═══ DATASET SECTION ═══
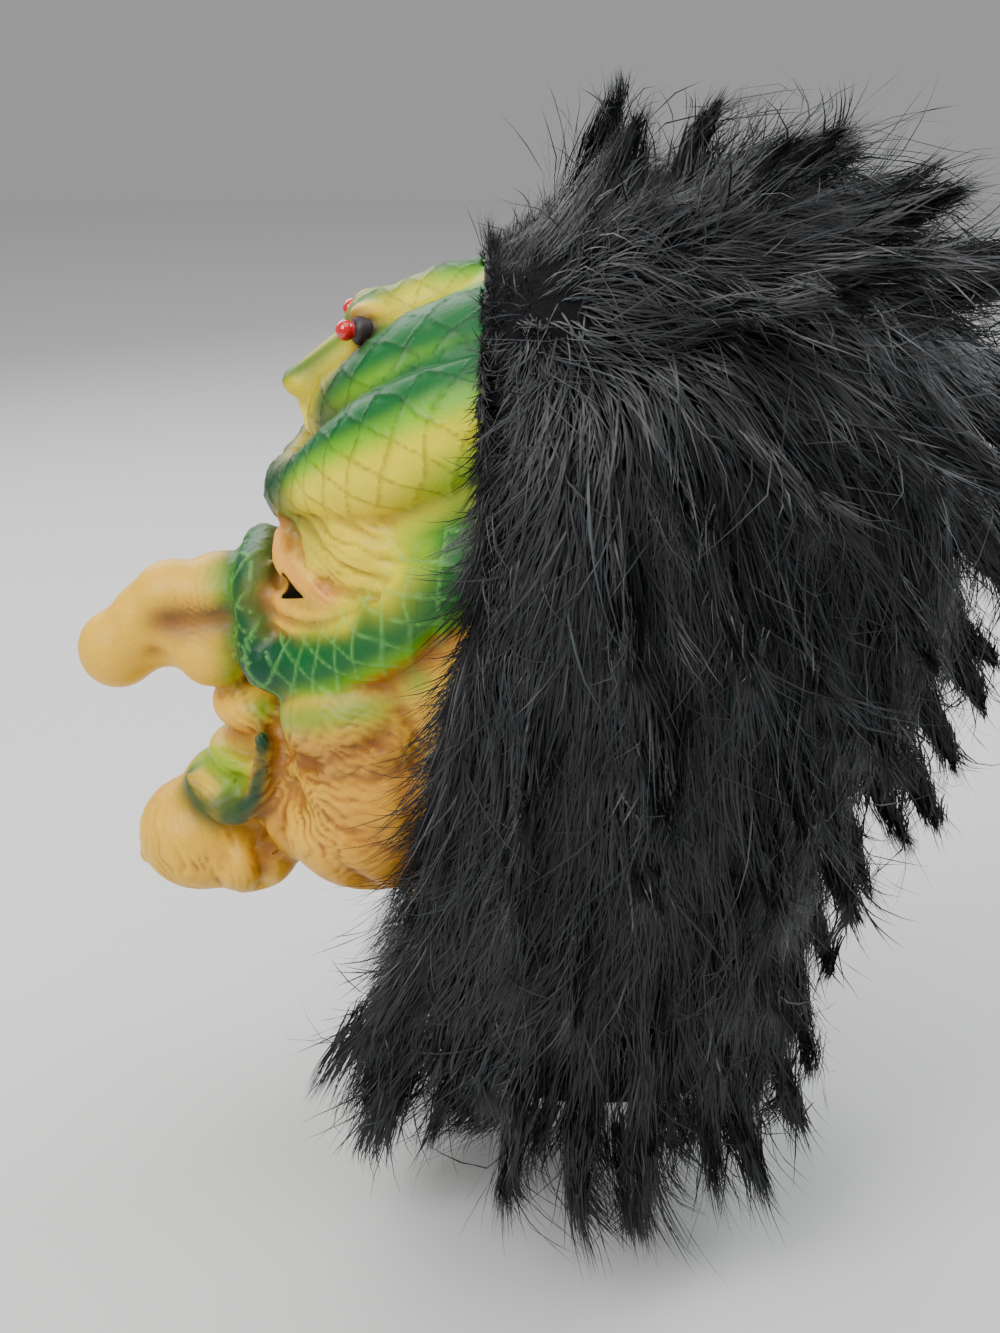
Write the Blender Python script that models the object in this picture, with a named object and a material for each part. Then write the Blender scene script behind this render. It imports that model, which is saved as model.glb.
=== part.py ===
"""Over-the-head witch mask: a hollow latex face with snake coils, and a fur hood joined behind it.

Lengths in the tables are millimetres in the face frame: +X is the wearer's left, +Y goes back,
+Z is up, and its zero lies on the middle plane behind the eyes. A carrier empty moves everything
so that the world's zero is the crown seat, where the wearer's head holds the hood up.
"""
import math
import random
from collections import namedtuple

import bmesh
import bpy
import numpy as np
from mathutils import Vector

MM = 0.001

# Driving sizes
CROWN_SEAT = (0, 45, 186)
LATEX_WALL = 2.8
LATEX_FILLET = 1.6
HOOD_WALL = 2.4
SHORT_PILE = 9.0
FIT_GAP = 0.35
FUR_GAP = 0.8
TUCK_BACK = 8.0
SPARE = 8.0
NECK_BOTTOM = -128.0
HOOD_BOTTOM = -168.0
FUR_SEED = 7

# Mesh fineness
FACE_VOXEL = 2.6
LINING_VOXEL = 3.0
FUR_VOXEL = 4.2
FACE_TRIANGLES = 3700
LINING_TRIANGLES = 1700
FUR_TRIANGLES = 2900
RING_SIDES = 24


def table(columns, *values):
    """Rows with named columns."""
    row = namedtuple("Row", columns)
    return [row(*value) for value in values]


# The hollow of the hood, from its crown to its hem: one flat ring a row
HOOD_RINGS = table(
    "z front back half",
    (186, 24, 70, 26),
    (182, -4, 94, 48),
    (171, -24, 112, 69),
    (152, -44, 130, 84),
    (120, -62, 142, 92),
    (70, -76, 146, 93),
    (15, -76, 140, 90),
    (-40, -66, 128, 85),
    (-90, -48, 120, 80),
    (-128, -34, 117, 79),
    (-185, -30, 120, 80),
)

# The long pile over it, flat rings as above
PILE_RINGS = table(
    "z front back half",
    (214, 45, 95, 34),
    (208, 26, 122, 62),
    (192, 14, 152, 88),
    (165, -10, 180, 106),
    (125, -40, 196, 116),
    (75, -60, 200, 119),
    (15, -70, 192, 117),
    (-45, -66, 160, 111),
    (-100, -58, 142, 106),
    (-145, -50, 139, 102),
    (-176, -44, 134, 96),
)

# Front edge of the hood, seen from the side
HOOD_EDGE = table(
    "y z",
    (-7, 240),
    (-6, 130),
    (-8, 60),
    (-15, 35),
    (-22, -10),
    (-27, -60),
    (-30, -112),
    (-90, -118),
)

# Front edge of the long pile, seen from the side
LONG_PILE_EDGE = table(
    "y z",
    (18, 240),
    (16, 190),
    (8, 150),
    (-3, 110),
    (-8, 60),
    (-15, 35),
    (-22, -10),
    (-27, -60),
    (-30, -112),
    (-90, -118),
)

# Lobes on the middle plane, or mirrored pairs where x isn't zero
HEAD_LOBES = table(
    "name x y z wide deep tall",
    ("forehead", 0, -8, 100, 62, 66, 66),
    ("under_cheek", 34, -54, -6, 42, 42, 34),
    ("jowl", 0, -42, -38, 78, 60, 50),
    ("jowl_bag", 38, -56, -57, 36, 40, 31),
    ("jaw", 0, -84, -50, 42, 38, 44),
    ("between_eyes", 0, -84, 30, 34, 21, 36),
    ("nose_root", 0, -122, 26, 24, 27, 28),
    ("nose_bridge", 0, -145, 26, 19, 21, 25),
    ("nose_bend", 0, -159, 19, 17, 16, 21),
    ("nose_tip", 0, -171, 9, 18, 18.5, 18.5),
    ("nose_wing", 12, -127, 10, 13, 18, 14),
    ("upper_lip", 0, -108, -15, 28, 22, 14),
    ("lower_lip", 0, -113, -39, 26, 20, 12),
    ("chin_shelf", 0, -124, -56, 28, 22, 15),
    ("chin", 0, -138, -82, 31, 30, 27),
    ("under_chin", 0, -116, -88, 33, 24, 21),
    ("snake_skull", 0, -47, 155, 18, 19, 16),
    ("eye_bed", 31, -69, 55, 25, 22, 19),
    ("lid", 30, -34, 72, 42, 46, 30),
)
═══
WHAT THE EXERCISE ASKS: Count how many lines in the data contain the word "part", giving the number without comment.

EXERCISE SOLUTION: 2